Novotný begins his 25-minute-long show by introducing his guest. While the guest cooks his or her favourite meal, often an exotic dish, Novotný provides a running commentary, probes the celebrity for culinary tips and interjects interesting tales from the annals of food history.

He has hosted an assortment of Slovak actors and singers, including Africa-born singer Ibrahim Maiga. Maiga cooked tigadede, an African ceremonial chicken dish with bananas, peanut butter and garlic; actor Michal Dočolomanský prepared Liptov Rose, pork steak stuffed with eggs; fitness guru Zora Czoborová made venison with plums and rose-hip jam.

Novotný says his knees still tremble when he recalls the taste of the salmon in strawberry sauce cooked by Slovak pop singer Marcela Molnárová [see box for recipe]. And he will never forget how world-renowned Slovak opera singer Peter Dvorský arrived on his show straight from Scandinavia - with his own set of knives.

"A good cook doesn't trust anyone's knives but his own," said the portly tenor.

Through Chuťovky, Novotný persuades the Slovak public to cook with unusual recipes. He has collected 1,000 so far, including spaghetti with walnuts, apricots with onions, chicken with chocolate and a beverage made from candy.

"I want people to stop being afraid of weird combinations," he said. "I want to show them that preparing food is entertaining. Every recipe requires courage, but only one thing matters: whether it tastes good."

Novotný's Chuťovky is one of the most watched programmes on Markíza, Slovakia's most popular channel. One million people - one fifth of the country's population - follow the show regularly, according to Markíza. Its popularity has led Novotný to compile his recipes, kitchen tips, culinary facts and gustatory tales into a series of books. His third, Chuťovky z Markízy, was published this summer and remains in the top five on the Slovak bestseller list.

Novotný has grown so big that he his show affects Slovak food markets.
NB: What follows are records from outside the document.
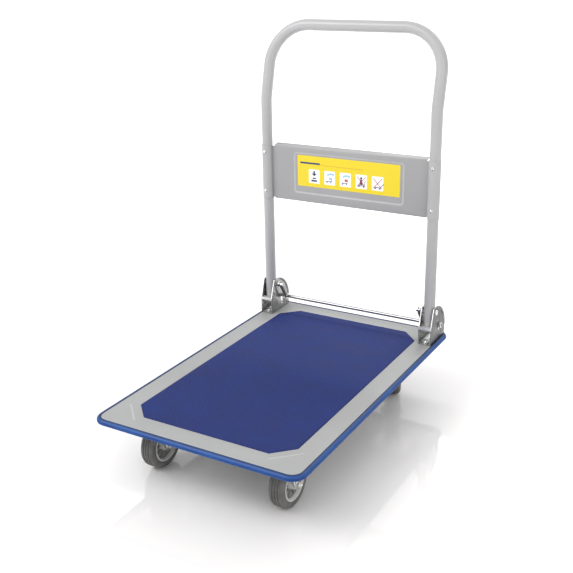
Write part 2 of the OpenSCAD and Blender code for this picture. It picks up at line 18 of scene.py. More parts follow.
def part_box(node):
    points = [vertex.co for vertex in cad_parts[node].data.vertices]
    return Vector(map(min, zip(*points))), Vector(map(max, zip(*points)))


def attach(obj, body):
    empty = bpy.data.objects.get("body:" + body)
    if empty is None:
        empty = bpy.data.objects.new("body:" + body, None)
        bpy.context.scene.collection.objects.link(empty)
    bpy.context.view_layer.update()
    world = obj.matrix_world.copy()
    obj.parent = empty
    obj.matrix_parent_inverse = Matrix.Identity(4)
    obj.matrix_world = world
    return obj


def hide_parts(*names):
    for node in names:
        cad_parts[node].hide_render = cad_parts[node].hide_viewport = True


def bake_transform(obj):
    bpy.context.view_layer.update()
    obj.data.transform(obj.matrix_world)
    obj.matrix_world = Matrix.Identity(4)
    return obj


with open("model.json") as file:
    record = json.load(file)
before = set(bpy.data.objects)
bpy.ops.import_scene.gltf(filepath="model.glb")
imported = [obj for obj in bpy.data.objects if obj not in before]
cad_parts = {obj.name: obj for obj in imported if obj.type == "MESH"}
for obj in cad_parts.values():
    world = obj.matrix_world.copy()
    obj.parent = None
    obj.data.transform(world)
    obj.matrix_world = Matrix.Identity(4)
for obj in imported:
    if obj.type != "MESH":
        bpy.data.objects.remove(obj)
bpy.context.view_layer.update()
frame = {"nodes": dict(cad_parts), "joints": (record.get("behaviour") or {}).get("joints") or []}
scene = bpy.context.scene

# %% [markdown]
# ## Sizes that the pieces share
# A piece goes where the CAD says. Boxes of CAD nodes give the places, and the few sizes that a box can't
# show, such as a bend radius or a sheet's thickness, are named here once, in millimetres times `MM`.

# %% Places and shared sizes
MM = 0.001
bumper_low, bumper_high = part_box("bumper_strip")
sheet_low, sheet_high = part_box("deck_plate")
mat_low, mat_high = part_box("platform_mat")
tube_low, tube_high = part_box("handle_tube")
panel_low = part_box("handle_panel")[0]
bar_low, bar_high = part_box("release_bar")
bush_low, bush_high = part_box("handle_bushes")

DECK_SHEET = 1.5 * MM
RIM = 10 * MM
DECK_CORNER = 21.6 * MM
MAT_CUT = 39 * MM
TUBE_R = 12.7 * MM
TUBE_WALL = 1.5 * MM
BUSH_R = 6.08 * MM
LEAN = math.radians(13.4)
deck_top = sheet_low.z + RIM
tube_x = tube_high.x - TUBE_R
tube_y = bush_low.y + BUSH_R
pin_z = (bush_low.z + bush_high.z) / 2
bar_y = (bar_low.y + bar_high.y) / 2
bar_z = (bar_low.z + bar_high.z) / 2
joint = {j["name"]: j for j in frame["joints"]}
print("deck top", round(deck_top, 4), "uprights", round(tube_x, 4), round(tube_y, 4), "pins", round(pin_z, 4))

# %% [markdown]
# ## Finishes
# A finish is a small node tree around one Principled shader. Noise in Object coordinates gives the grain,
# because the pieces lie at the origin and the pattern then stays put when a body moves. A colour that is
# the same all over sits on the shader's own socket, and only what really varies is linked.


# %% Colours and a bare finish
def colour(red, green, blue):
    """An sRGB colour, 0 to 255, as the linear colour that a shader takes."""
    parts = [c / 255 for c in (red, green, blue)]
    return tuple(c / 12.92 if c <= 0.04045 else ((c + 0.055) / 1.055) ** 2.4 for c in parts) + (1.0,)


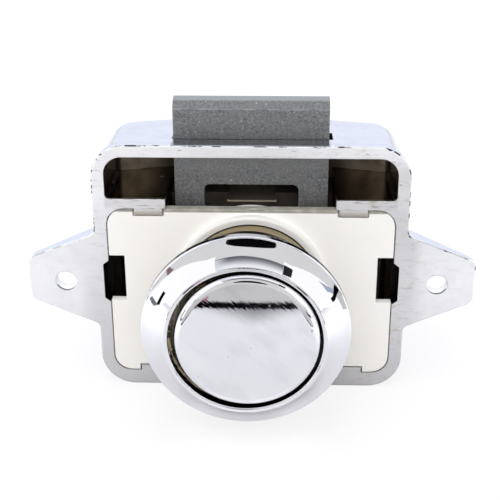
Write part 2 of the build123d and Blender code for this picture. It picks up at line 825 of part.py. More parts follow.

"I once prepared an avocado dish on my show," he said. "When I passed a vegetable shop the next day, a guy yelled: 'Great show! I just sold all my avocados. Next time can you do something with pumpkin, aubergine or kiwi?'"

A comedian, script writer and lyricist, Novotný began his showbiz career in student theatres. His 1990s variety show Novoty won Program of the Year twice in the Czech Republic. Then he and Czech actors Jiřina Bohdalová and Jozef Náhlovský came up with the idea of cooking on TV. When their contract finished on the Czech television station Nova, Markíza offered him a slot in Slovakia.

Although not a professionally trained chef, Novotný has cooked regularly since childhood. "My mom was a great cook. She travelled through villages near ours giving cooking lessons. Since she was often away from home, my father and I we were forced to cook," he said.

Shooting for a new season of Chuťovky will begin in January. This year Novotný has a challenge for his fans.

"Slovakia has too few celebrities," he said. "So this season viewers who send me the most interesting recipes will also be invited on the show."

If you'd like to make it on Chuťovky, send recipes - in English, Slovak or Czech - to libertyone@ti.cz

Strawberry salmon

600 grams of boneless salmon steak
100 grams of strawberries
100 grams of bananas
100 grams of tangerines
fresh spinach leaves
butter
nutmeg
salt
ground black pepper
ground caraway
sweet soy sauce
sweet and sour cream

Salt salmon and sprinkle with soy sauce. Melt butter in saucepan. Put salmon in saucepan. Add chopped strawberries, bananas and tangerines to one side of saucepan and salt. Add several spinach leaves. Turn salmon and add nutmeg to taste. Fry all ingredients until juice evaporates from pan. Remove salmon and fruits and put on plate. Leave spinach in saucepan, add rest of leaves and stew. Add sweet and sour cream. Pour spinach sauce into pot, mix into foam, add to plate with salmon and fruit.